WORK INSTRUCTIONS:
Every line in the listing below from the one with "follows every scallop" through the one with "cad_parts[node].hide_render = cad_parts[node].hide_viewport" is to be reproduced exactly, both ends included; leave out the rest.

DATASET EXTRACT:

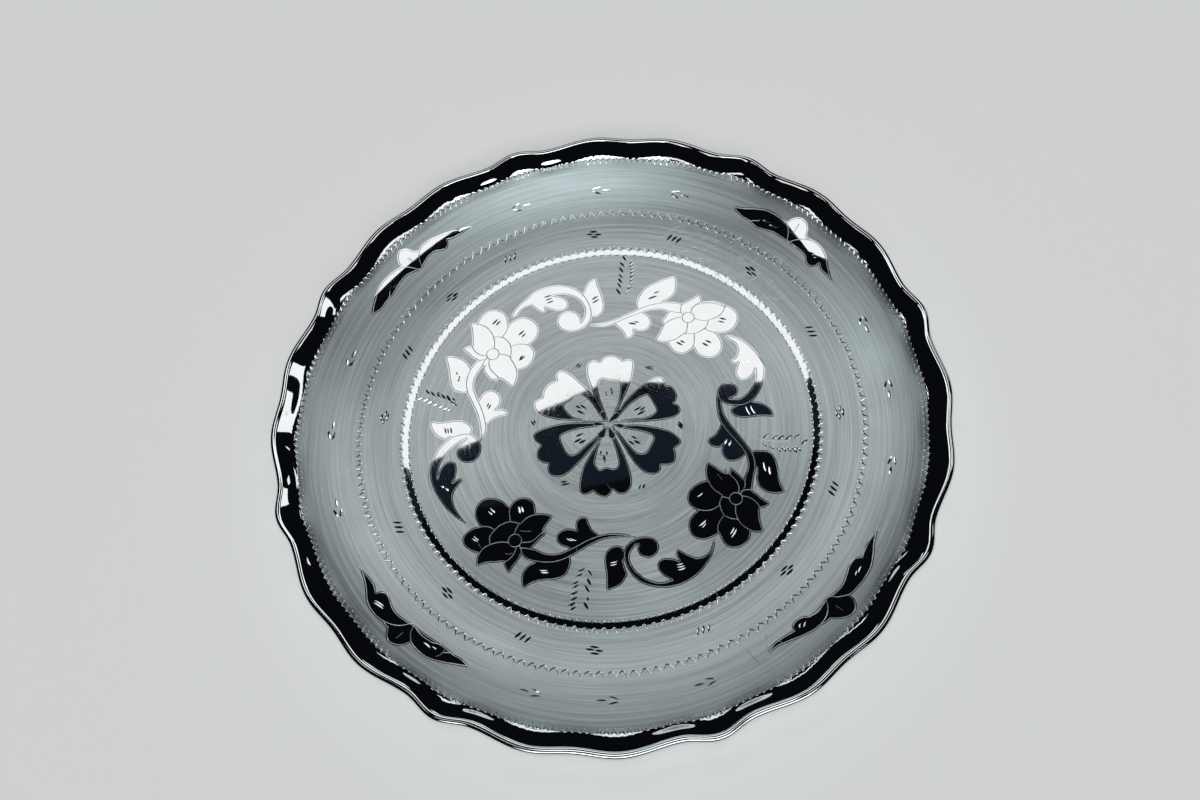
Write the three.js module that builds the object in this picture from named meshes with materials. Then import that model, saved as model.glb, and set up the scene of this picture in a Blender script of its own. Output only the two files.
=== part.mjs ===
// A shallow round decorative plate of sheet metal, with a pressed scalloped rim and a wired edge.
// The plate lies on its flat floor, centred on the Z axis, with its underside at Z = 0.
// Sizes are in millimetres and angles in degrees.
import * as THREE from "three";

// The sheet and the wire that its edge is rolled over
const overallDiameter = 300;
const sheetThickness = 1.0;
const wireDiameter = 1.8;
const wireClearance = 0.3;
const seamGap = 0.35;

// The dish: a flat floor, then one smooth curve that rises to the edge
const floorRadius = 92;
const riseAtEdge = 15.4;

// The scallops: equal groups round the rim, each with one small lobe between two halves of wide lobes
const lobeGroups = 8;
const firstSmallLobeAt = 7.6;
const smallLobeHalfAngle = 6;
const wideLobePeakAngle = 15.5;
const deepValley = 3.0;
const wideLobeShortfall = 0.1;
const shallowValley = 1.7;
const scallopFadeWidth = 11;

// How finely the surfaces are divided
const segmentsPerGroup = 18;
const dishSteps = 7;
const stepCrowding = 0.75;
const rollSteps = 8;
const wireSides = 6;
const meetingRounds = 40;

const rollRadius = wireDiameter / 2 + wireClearance + sheetThickness;
const rollCentreRadius = overallDiameter / 2 - rollRadius;
const boreRadius = rollRadius - sheetThickness;
const groupAngle = 360 / lobeGroups;
const segments = segmentsPerGroup * lobeGroups;

// The dish is a parabola that leaves the floor level. It meets the roll tangentially, so the radius at
// which they meet and the slope there depend on each other, and a few rounds settle both.
function meetRoll() {
  let radius = rollCentreRadius;
  let slope = 0;
  for (let round = 0; round < meetingRounds; round++) {
    slope = Math.atan((2 * riseAtEdge) / (radius - floorRadius));
    radius = rollCentreRadius - rollRadius * Math.sin(slope);
  }
  return { radius, slope };
}
const meeting = meetRoll();
const dishWidth = meeting.radius - floorRadius;
const rollCentreHeight = sheetThickness + riseAtEdge - rollRadius * Math.cos(meeting.slope);

// How far the rim draws in from its widest circle, at an angle round the plate
function drawIn(angle) {
  const turned = angle - firstSmallLobeAt;
  const fromSmallLobe = Math.abs(turned - groupAngle * Math.round(turned / groupAngle));
  const wave = (start, end, from, to) => {
    const share = (fromSmallLobe - start) / (end - start);
    return from + ((to - from) * (1 - Math.cos(Math.PI * share))) / 2;
  };
  if (fromSmallLobe < smallLobeHalfAngle) return wave(0, smallLobeHalfAngle, 0, deepValley);
  if (fromSmallLobe < wideLobePeakAngle) {
    return wave(smallLobeHalfAngle, wideLobePeakAngle, deepValley, wideLobeShortfall);
  }
  return wave(wideLobePeakAngle, groupAngle / 2, wideLobeShortfall, shallowValley);
}

// The scallops fade out over a band inside the roll
function scallopShare(radius) {
  const start = rollCentreRadius - rollRadius - scallopFadeWidth;
  return THREE.MathUtils.smoothstep(radius, start, start + scallopFadeWidth);
}

// A point of the sheet at a radius, as far below its top face as depth says
function sheetPoint(radius, depth) {
  const climb = Math.max(radius - floorRadius, 0) / dishWidth;
  const slope = Math.atan((2 * riseAtEdge * climb) / dishWidth);
  const height = sheetThickness + riseAtEdge * climb * climb;
  const point = new THREE.Vector2(
    radius + depth * Math.sin(slope),
    height - depth * Math.cos(slope),
  );
  return { point, share: scallopShare(radius) };
}

// Radii of the section's points on the dish, closer together towards the rim
function dishRadii() {
  const radii = [floorRadius];
  for (let step = 1; step <= dishSteps; step++) {
    radii.push(floorRadius + dishWidth * Math.pow(step / dishSteps, stepCrowding));
  }
  return radii;
}

// Points of an arc about the roll's centre. It starts where the dish meets it, turns outwards and down,
// and stops where its lip is still the seam gap below the underside of the dish.
function rollArc(radius, steps) {
  const startAngle = Math.PI / 2 + meeting.slope;
  const closingAngle = Math.acos((boreRadius - seamGap) / rollRadius);
  const sweep = 2 * Math.PI - closingAngle;
  const arc = [];
  for (let step = 0; step <= steps; step++) {
    const angle = startAngle - (sweep * step) / steps;
    const point = new THREE.Vector2(
      rollCentreRadius + radius * Math.cos(angle),
      rollCentreHeight + radius * Math.sin(angle),
    );
    arc.push({ point, share: 1 });
  }
  return arc;
}

// Spins a section about the plate's axis, then presses the scallops into it
function spinAndPress(section) {
  const profile = section.map((entry) => entry.point);
  const start = THREE.MathUtils.degToRad(firstSmallLobeAt) + Math.PI / 2;
  const geometry = new THREE.LatheGeometry(profile, segments, start, 2 * Math.PI);
  geometry.rotateX(Math.PI / 2);
  const position = geometry.getAttribute("position");
  for (let index = 0; index < position.count; index++) {
    const x = position.getX(index);
    const y = position.getY(index);
    const radius = Math.hypot(x, y);
    const share = section[index % section.length].share;
    if (radius === 0 || share === 0) continue;
    const angle = THREE.MathUtils.radToDeg(Math.atan2(y, x));
    const pressed = (radius - share * drawIn(angle)) / radius;
    position.setXY(index, x * pressed, y * pressed);
  }
  geometry.computeVertexNormals();
  return geometry;
}

// The sheet: out along its top face, round the roll and back along its underside
function plateBody() {
  const radii = dishRadii();
  const top = radii.map((radius) => sheetPoint(radius, 0));
  const underside = radii.map((radius) => sheetPoint(radius, sheetThickness));
  const centre = (height) => ({ point: new THREE.Vector2(0, height), share: 0 });
  const outside = rollArc(rollRadius, rollSteps);
  const inside = rollArc(boreRadius, rollSteps);
  const section = [
    centre(sheetThickness),
    ...top.slice(0, -1),
    ...outside,
    ...inside.reverse(),
    ...underside.slice(0, -1).reverse(),
    centre(0),
  ].reverse();
  const metal = new THREE.MeshStandardMaterial({ color: 0xc4c9c9, metalness: 1, roughness: 0.35 });
  const mesh = new THREE.Mesh(spinAndPress(section), metal);
  mesh.name = "plate_body";
  return mesh;
}

// The wire inside the rolled edge, which follows every scallop
function rimWire() {
  const section = [];
  for (let side = 0; side <= wireSides; side++) {
    const angle = (2 * Math.PI * (side % wireSides)) / wireSides;
    const point = new THREE.Vector2(
      rollCentreRadius + (wireDiameter / 2) * Math.cos(angle),
      rollCentreHeight + (wireDiameter / 2) * Math.sin(angle),
    );
    section.push({ point, share: 1 });
  }
  const wire = new THREE.MeshStandardMaterial({ color: 0x9a9c9e, metalness: 1, roughness: 0.45 });
  const mesh = new THREE.Mesh(spinAndPress(section), wire);
  mesh.name = "rim_wire";
  return mesh;
}

const plate = new THREE.Group();
plate.add(plateBody(), rimWire());
export default plate;
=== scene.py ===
# %% [markdown]
# # A decorative plate, spun and cut by hand
# This lesson dresses the solid plate with everything that a hand engraver adds to it: polished motifs,
# graver lines round them, bright cuts, wriggle-cut borders and the scratches of years of use.
# The frame holds the plain solids. The script reads them first and keeps their box.

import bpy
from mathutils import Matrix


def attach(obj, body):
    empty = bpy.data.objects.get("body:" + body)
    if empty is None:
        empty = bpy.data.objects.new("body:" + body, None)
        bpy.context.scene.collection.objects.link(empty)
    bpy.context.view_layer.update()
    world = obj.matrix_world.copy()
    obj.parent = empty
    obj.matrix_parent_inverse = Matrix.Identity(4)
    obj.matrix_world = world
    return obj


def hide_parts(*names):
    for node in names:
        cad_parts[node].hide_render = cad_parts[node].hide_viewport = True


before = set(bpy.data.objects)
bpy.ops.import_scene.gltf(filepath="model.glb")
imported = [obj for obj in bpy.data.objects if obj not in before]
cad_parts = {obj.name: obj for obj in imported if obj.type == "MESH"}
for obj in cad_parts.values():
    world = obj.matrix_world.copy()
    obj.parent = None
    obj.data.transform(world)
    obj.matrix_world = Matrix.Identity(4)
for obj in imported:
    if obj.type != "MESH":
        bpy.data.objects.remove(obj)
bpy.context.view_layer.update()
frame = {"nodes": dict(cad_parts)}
print("solids in the frame:", ", ".join(frame["nodes"]))

# %% What the lesson works with
import math
import bpy
import numpy as np
from mathutils import Matrix, Vector, geometry
from mathutils.kdtree import KDTree

MM = 0.001
SEED = 21
TINY = 1e-30
rng = np.random.default_rng(SEED)

# %% [markdown]
# ## The sheet
# The real plate is one disc of thin metal. It is spun on a lathe to a flat floor and a rising flange, and
# the scallops are pressed into its edge before the edge is rolled over a wire.
# The solid's own faces are too large to be cut into, and a fine displacement would blur the cuts. So the
# sheet is laid out again here from the same sizes, as rules that any point on it can be put through.
# Everything is placed by an angle and by the radius that it had before the scallops were pressed. A border
# that is cut at one radius then follows the scallops as the real one does.

# %% Sizes in millimetres and degrees
OVERALL_DIAMETER = 300.0
SHEET = 1.0
WIRE = 1.8
WIRE_CLEARANCE = 0.3
SEAM_GAP = 0.35
FLOOR_RADIUS = 92.0
RISE = 15.4
LOBE_GROUPS = 8
FIRST_SMALL_LOBE = 7.6
SMALL_LOBE_HALF_ANGLE = 6.0
WIDE_LOBE_PEAK = 15.5
DEEP_VALLEY = 3.0
WIDE_LOBE_SHORTFALL = 0.1
SHALLOW_VALLEY = 1.7
SCALLOP_FADE = 11.0

solid = frame["nodes"]["plate_body"]
corners = np.array([vertex.co[:] for vertex in solid.data.vertices]) / MM
solid_radius = float(np.hypot(corners[:, 0], corners[:, 1]).max())
ROLL = WIRE / 2 + WIRE_CLEARANCE + SHEET
BORE = ROLL - SHEET
ROLL_CENTRE = OVERALL_DIAMETER / 2 - ROLL
GROUP_ANGLE = 360 / LOBE_GROUPS
print("radius over the lobe tips in the solid:", round(solid_radius, 2), "mm, roll radius:", ROLL, "mm")

# %% Where the dish meets the roll
SLOPE_ROUNDS = 40
meeting_slope = 0.0
meeting_radius = ROLL_CENTRE
for _ in range(SLOPE_ROUNDS):
    meeting_slope = math.atan(2 * RISE / (meeting_radius - FLOOR_RADIUS))
    meeting_radius = ROLL_CENTRE - ROLL * math.sin(meeting_slope)
DISH_WIDTH = meeting_radius - FLOOR_RADIUS
ROLL_HEIGHT = SHEET + RISE - ROLL * math.cos(meeting_slope)
print("the dish meets the roll at", round(meeting_radius, 2), "mm")
print("its slope there, in degrees:", round(math.degrees(meeting_slope), 1))

# %% The scallops
def draw_in(angle):
    turned = angle - FIRST_SMALL_LOBE
    off = np.abs(turned - GROUP_ANGLE * np.round(turned / GROUP_ANGLE))

    def wave(start, end, before, after):
        share = (off - start) / (end - start)
        return before + (after - before) * (1 - np.cos(np.pi * share)) / 2

    small = wave(0, SMALL_LOBE_HALF_ANGLE, 0, DEEP_VALLEY)
    rising = wave(SMALL_LOBE_HALF_ANGLE, WIDE_LOBE_PEAK, DEEP_VALLEY, WIDE_LOBE_SHORTFALL)
    falling = wave(WIDE_LOBE_PEAK, GROUP_ANGLE / 2, WIDE_LOBE_SHORTFALL, SHALLOW_VALLEY)
    wide = np.where(off < WIDE_LOBE_PEAK, rising, falling)
    return np.where(off < SMALL_LOBE_HALF_ANGLE, small, wide)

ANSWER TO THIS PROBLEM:
// The wire inside the rolled edge, which follows every scallop
function rimWire() {
  const section = [];
  for (let side = 0; side <= wireSides; side++) {
    const angle = (2 * Math.PI * (side % wireSides)) / wireSides;
    const point = new THREE.Vector2(
      rollCentreRadius + (wireDiameter / 2) * Math.cos(angle),
      rollCentreHeight + (wireDiameter / 2) * Math.sin(angle),
    );
    section.push({ point, share: 1 });
  }
  const wire = new THREE.MeshStandardMaterial({ color: 0x9a9c9e, metalness: 1, roughness: 0.45 });
  const mesh = new THREE.Mesh(spinAndPress(section), wire);
  mesh.name = "rim_wire";
  return mesh;
}

const plate = new THREE.Group();
plate.add(plateBody(), rimWire());
export default plate;
=== scene.py ===
# %% [markdown]
# # A decorative plate, spun and cut by hand
# This lesson dresses the solid plate with everything that a hand engraver adds to it: polished motifs,
# graver lines round them, bright cuts, wriggle-cut borders and the scratches of years of use.
# The frame holds the plain solids. The script reads them first and keeps their box.

import bpy
from mathutils import Matrix


def attach(obj, body):
    empty = bpy.data.objects.get("body:" + body)
    if empty is None:
        empty = bpy.data.objects.new("body:" + body, None)
        bpy.context.scene.collection.objects.link(empty)
    bpy.context.view_layer.update()
    world = obj.matrix_world.copy()
    obj.parent = empty
    obj.matrix_parent_inverse = Matrix.Identity(4)
    obj.matrix_world = world
    return obj


def hide_parts(*names):
    for node in names:
        cad_parts[node].hide_render = cad_parts[node].hide_viewport = True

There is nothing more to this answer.